> _Input records_
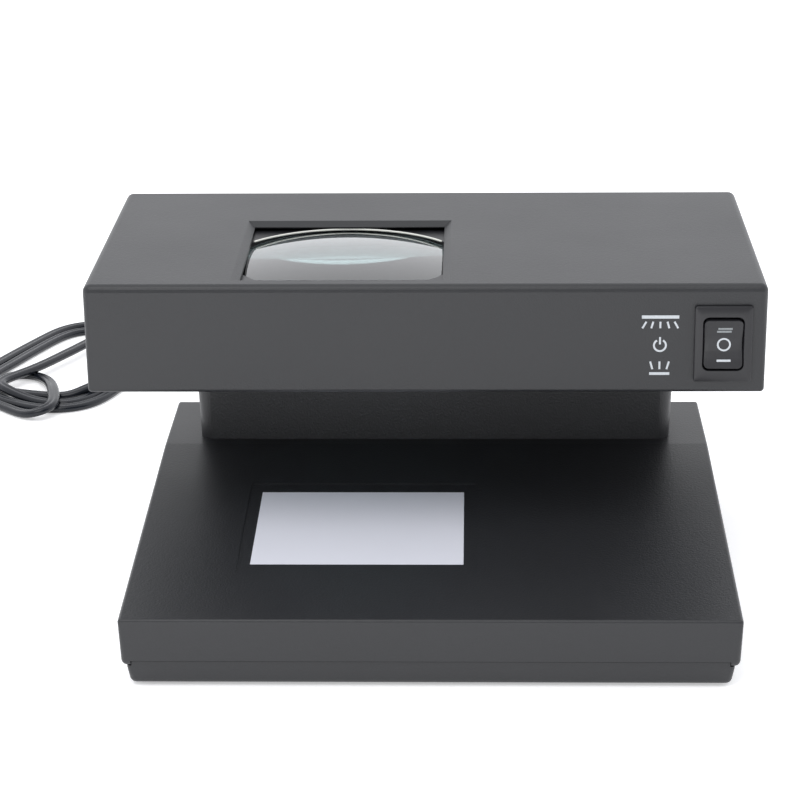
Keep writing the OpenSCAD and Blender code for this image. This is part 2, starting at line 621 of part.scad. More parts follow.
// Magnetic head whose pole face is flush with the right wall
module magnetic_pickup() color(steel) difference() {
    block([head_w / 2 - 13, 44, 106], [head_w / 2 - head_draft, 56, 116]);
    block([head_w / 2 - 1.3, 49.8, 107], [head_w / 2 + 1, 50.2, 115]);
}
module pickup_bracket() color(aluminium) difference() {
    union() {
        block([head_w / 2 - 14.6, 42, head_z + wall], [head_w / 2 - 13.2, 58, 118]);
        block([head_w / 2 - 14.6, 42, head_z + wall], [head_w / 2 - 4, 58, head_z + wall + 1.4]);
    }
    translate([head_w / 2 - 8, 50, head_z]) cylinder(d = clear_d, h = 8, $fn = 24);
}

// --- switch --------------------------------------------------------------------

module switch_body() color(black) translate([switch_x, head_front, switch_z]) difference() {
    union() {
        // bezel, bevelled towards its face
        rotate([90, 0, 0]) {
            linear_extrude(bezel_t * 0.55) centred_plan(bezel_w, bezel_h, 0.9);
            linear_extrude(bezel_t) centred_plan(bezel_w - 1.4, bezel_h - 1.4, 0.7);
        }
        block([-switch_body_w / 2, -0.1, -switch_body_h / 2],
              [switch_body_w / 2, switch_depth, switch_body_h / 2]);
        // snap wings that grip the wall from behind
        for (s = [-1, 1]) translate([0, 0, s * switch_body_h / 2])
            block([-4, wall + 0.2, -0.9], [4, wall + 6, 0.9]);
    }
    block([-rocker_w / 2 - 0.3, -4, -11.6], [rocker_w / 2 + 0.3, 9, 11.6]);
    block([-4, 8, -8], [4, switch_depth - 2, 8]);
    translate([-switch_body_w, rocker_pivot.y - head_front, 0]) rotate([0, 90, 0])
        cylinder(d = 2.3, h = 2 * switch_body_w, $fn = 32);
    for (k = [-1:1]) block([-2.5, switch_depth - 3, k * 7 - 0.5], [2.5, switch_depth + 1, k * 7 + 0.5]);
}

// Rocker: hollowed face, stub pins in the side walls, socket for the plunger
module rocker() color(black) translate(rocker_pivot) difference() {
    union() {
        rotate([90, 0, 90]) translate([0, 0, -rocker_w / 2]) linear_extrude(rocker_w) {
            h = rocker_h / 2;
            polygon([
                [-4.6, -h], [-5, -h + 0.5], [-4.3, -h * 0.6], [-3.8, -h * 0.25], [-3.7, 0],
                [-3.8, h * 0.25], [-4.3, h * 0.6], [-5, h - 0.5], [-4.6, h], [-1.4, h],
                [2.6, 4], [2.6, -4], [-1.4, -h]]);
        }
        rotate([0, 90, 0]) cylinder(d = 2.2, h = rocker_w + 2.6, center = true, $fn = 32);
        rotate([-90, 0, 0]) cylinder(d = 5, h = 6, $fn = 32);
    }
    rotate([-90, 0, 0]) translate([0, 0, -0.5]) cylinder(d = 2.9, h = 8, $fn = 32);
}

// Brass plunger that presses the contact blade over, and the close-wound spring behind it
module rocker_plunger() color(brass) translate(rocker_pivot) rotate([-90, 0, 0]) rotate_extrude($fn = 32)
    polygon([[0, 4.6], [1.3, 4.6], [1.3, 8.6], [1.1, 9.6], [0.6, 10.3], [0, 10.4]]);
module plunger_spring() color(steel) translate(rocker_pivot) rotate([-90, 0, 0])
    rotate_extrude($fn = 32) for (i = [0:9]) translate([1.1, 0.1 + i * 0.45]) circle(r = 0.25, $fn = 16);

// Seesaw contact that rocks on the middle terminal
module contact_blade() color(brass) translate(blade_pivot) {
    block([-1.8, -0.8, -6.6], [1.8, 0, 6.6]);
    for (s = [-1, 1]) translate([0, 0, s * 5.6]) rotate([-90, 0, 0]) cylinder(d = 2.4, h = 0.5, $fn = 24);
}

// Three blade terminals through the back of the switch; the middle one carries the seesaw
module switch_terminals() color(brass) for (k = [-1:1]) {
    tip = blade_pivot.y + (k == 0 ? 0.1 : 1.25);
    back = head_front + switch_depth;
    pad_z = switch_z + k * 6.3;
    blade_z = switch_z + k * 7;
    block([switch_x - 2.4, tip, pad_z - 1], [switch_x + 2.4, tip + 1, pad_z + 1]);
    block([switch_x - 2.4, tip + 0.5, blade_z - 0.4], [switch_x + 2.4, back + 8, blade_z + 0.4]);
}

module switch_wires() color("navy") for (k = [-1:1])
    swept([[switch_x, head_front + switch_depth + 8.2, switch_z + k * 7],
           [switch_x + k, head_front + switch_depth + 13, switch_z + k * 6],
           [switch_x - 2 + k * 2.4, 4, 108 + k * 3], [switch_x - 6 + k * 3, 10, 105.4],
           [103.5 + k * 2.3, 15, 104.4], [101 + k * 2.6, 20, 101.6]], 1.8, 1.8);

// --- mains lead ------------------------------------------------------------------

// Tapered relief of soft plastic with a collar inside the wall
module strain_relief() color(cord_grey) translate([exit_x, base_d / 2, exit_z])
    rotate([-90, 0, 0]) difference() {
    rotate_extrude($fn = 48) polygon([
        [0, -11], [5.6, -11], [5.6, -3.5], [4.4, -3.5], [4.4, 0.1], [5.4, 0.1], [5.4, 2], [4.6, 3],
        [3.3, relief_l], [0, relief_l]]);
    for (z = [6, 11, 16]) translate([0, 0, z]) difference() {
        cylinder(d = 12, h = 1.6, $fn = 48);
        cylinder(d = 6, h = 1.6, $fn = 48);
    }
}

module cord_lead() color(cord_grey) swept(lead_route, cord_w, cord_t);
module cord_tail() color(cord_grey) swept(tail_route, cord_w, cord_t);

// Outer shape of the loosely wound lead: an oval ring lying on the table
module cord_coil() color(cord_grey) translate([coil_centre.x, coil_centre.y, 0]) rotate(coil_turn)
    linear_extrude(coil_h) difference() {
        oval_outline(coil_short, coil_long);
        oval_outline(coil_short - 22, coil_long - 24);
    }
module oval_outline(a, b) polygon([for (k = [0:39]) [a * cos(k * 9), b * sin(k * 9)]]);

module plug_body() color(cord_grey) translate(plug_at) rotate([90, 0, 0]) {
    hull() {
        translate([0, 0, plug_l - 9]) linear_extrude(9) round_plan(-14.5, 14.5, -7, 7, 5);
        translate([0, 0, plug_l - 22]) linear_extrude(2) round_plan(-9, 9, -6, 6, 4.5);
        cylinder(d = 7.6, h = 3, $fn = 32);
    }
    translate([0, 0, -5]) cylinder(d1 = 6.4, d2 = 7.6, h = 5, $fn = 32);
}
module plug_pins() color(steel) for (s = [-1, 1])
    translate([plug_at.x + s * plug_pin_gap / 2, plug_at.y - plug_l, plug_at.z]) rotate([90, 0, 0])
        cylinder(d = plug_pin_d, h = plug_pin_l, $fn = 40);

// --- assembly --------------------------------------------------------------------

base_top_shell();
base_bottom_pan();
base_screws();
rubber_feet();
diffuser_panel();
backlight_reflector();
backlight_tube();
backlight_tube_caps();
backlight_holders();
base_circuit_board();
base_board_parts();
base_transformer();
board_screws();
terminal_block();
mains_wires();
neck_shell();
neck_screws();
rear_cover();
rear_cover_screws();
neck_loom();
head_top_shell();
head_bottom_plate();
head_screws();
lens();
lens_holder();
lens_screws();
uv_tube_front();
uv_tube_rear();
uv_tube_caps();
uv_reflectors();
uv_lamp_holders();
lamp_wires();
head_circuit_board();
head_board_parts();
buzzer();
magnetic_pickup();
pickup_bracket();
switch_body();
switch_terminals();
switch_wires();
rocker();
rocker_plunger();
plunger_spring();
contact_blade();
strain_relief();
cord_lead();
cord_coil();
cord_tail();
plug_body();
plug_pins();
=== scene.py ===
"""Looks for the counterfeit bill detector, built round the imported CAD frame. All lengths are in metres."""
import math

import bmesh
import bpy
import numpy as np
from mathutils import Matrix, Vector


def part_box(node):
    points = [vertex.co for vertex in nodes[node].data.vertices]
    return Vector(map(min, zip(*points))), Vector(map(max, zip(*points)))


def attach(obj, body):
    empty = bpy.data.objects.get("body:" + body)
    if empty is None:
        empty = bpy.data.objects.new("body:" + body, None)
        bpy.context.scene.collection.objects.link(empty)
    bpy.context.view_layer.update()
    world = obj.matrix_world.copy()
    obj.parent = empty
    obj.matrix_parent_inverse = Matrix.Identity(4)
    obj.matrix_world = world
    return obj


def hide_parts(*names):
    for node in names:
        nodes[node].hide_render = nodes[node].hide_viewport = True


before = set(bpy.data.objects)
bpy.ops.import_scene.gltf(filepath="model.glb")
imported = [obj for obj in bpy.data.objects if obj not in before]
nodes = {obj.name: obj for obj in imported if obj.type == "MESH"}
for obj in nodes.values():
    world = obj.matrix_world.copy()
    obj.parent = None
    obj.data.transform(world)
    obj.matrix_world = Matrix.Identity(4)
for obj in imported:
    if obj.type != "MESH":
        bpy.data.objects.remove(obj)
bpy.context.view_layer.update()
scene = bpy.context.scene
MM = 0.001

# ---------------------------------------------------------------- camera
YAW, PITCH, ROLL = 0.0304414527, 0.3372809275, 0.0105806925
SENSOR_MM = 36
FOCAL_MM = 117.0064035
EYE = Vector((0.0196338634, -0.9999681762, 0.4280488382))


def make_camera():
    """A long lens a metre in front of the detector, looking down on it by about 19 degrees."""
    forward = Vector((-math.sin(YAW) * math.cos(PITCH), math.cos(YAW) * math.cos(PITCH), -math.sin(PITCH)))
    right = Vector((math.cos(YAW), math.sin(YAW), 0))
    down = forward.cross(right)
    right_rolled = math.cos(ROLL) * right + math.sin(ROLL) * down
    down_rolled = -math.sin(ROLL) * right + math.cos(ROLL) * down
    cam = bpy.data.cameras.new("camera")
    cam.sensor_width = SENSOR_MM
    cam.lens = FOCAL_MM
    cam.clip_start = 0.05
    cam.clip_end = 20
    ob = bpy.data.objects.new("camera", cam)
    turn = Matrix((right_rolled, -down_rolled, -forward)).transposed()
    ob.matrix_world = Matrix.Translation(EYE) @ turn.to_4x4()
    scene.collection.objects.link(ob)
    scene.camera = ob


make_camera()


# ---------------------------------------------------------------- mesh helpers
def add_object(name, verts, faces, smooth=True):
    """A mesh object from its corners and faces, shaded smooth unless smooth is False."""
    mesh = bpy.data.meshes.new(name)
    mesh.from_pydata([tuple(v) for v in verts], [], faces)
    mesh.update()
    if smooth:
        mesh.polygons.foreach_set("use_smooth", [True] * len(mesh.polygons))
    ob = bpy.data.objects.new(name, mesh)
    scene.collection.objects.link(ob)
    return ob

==

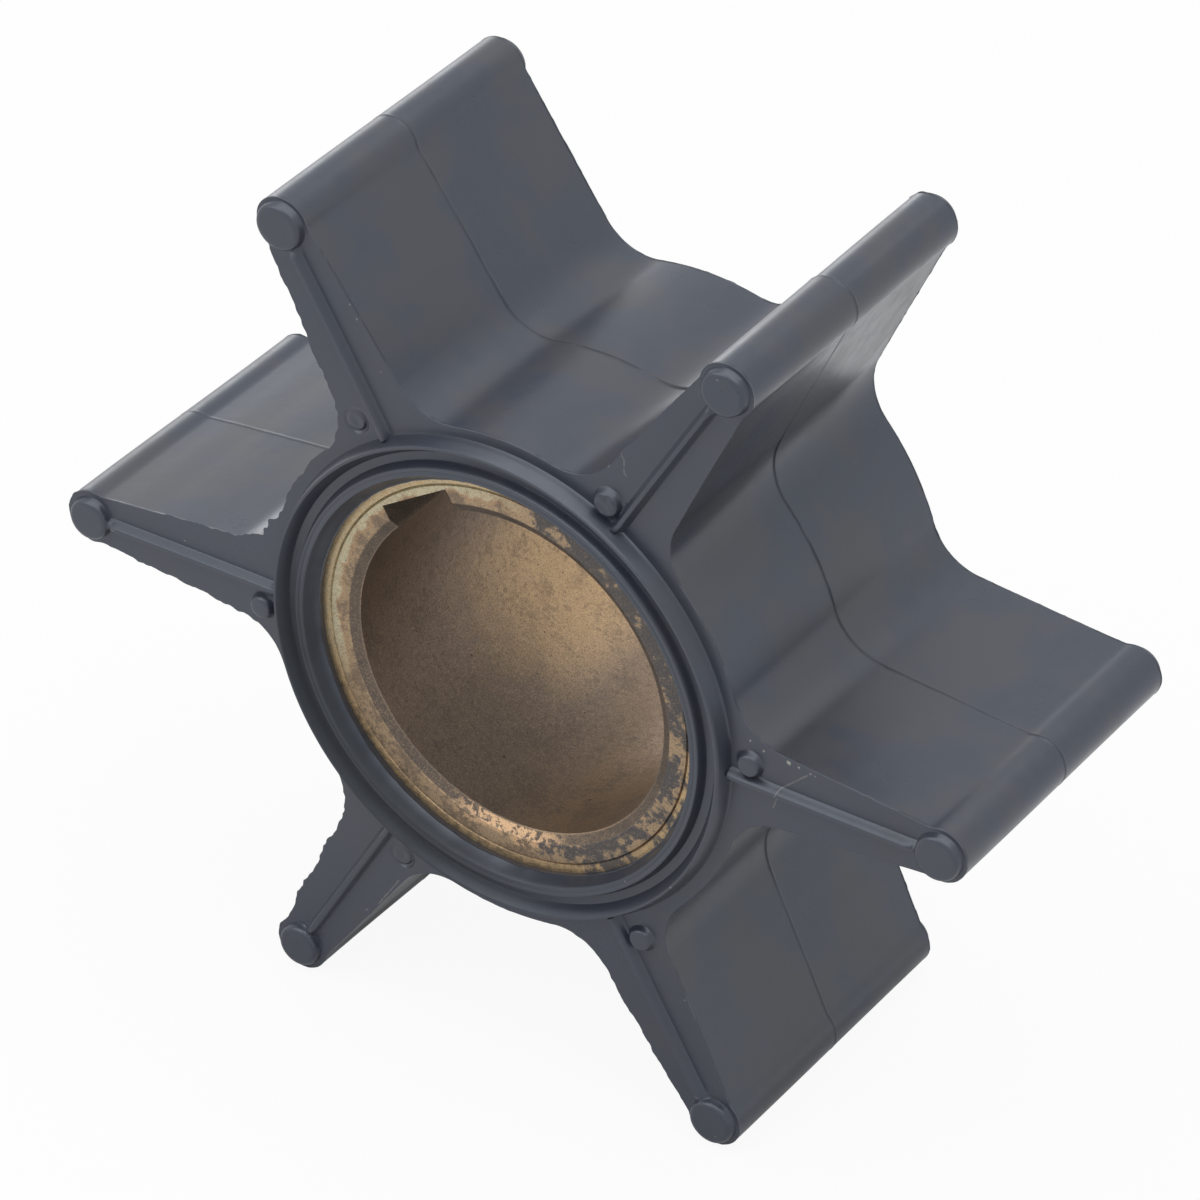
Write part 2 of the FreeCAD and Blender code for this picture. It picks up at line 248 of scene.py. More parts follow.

> _Goal of the exercise_
Print the lines from the line containing "points = [vertex.co" to the line containing "obj.matrix_parent_inverse = Matrix.Identity(4)", both ends included, exactly and with nothing added.

> _Exercise result_
    points = [vertex.co for vertex in nodes[node].data.vertices]
    return Vector(map(min, zip(*points))), Vector(map(max, zip(*points)))


def attach(obj, body):
    empty = bpy.data.objects.get("body:" + body)
    if empty is None:
        empty = bpy.data.objects.new("body:" + body, None)
        bpy.context.scene.collection.objects.link(empty)
    bpy.context.view_layer.update()
    world = obj.matrix_world.copy()
    obj.parent = empty
    obj.matrix_parent_inverse = Matrix.Identity(4)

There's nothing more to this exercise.